▶ Extracted information
──────────
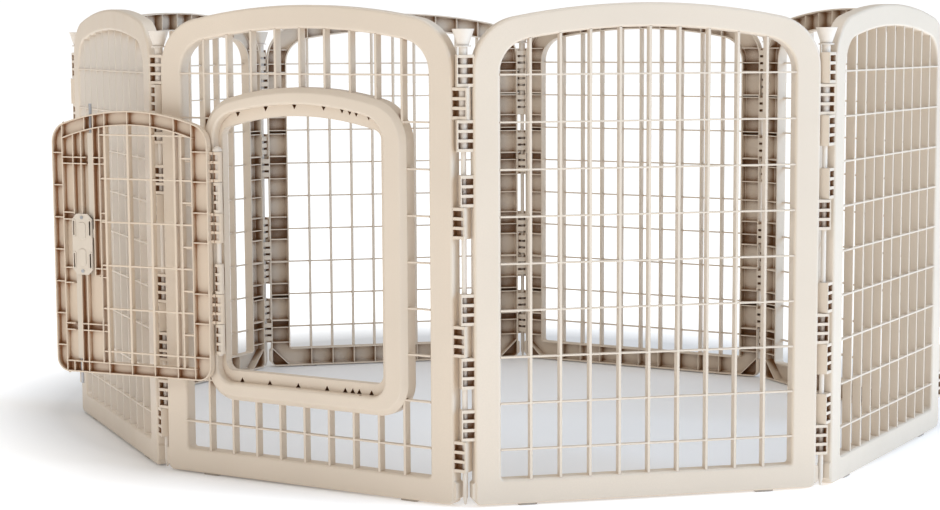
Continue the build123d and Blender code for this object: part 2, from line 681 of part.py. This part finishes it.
──────────
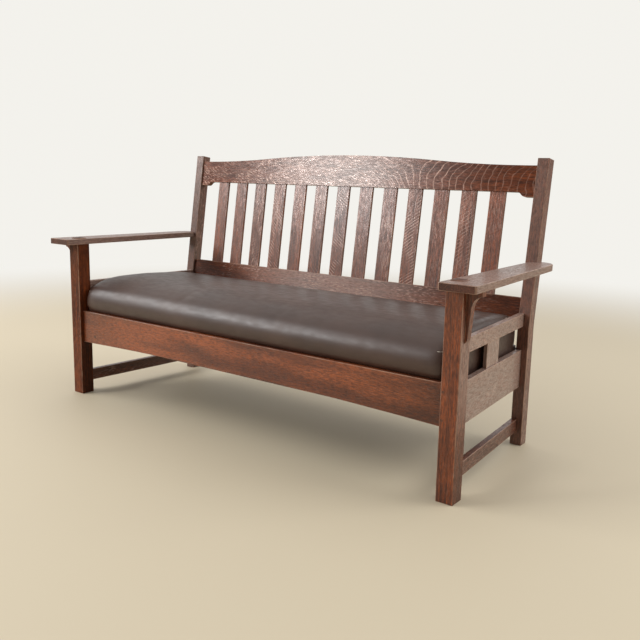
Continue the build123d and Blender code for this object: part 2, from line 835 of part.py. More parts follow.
──────────
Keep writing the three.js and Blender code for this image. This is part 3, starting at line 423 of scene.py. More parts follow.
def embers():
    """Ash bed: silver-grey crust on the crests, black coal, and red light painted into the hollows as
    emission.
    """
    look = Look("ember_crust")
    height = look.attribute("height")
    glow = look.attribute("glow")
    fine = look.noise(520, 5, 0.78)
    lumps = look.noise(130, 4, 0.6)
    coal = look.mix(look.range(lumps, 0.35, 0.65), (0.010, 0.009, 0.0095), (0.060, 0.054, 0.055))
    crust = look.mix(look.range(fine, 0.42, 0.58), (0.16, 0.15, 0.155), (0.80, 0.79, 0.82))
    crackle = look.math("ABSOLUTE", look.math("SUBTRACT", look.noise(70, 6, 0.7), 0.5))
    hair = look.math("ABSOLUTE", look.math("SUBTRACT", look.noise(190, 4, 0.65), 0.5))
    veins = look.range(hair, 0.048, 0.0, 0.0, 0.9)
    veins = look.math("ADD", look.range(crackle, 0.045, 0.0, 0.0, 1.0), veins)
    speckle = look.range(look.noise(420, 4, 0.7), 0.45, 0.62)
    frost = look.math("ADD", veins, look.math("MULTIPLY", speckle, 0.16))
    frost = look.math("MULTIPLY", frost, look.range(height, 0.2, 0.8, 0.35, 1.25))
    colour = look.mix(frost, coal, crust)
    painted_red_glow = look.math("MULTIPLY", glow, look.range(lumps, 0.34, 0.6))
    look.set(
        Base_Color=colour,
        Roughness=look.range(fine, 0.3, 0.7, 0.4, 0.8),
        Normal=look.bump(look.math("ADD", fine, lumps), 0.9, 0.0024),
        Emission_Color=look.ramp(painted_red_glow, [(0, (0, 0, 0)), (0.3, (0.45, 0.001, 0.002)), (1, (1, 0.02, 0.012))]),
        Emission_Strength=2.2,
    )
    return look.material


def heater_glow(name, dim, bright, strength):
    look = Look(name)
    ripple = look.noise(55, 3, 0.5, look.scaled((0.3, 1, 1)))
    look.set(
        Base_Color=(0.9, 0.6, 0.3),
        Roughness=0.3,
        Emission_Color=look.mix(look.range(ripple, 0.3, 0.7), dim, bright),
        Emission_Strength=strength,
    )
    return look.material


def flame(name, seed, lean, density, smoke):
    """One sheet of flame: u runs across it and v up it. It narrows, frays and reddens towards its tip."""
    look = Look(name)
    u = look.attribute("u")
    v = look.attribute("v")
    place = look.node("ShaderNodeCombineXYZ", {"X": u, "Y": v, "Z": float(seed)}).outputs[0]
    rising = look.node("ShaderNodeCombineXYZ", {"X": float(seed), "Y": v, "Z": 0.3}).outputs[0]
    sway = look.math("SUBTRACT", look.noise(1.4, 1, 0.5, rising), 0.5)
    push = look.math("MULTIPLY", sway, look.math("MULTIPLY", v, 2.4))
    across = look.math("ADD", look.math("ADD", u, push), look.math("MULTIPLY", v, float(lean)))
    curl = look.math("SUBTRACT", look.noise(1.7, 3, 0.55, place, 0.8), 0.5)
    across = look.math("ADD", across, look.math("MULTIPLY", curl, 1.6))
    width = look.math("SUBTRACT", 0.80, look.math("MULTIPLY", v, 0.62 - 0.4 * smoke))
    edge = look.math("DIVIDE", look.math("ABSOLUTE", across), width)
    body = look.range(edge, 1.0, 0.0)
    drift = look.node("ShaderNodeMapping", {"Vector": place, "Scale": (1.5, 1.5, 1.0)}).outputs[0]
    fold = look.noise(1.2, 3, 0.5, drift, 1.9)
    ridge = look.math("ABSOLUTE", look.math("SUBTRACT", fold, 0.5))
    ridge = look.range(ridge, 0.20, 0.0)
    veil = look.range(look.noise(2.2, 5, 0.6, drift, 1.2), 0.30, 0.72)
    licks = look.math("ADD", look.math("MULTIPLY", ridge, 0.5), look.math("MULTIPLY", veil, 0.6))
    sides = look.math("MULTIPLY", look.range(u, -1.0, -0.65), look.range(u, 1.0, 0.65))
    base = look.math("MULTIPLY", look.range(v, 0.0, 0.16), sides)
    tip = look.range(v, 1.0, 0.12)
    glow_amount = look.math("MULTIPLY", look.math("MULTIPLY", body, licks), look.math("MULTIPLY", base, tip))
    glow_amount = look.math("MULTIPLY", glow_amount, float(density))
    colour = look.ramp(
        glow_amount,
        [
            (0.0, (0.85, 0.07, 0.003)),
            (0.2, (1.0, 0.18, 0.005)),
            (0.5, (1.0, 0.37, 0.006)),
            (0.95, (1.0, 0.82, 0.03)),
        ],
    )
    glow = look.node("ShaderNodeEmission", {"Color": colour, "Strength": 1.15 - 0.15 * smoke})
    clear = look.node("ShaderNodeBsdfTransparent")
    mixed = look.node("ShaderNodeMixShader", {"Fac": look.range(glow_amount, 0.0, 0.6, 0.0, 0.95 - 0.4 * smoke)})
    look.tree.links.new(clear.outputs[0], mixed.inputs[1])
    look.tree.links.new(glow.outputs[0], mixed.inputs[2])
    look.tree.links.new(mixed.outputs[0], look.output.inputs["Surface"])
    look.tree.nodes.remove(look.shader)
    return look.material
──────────
▶ What you will do
Collect each line containing the string "part".

▶ Completed task
Continue the build123d and Blender code for this object: part 2, from line 681 of part.py. This part finishes it.
Continue the build123d and Blender code for this object: part 2, from line 835 of part.py. More parts follow.
Keep writing the three.js and Blender code for this image. This is part 3, starting at line 423 of scene.py. More parts follow.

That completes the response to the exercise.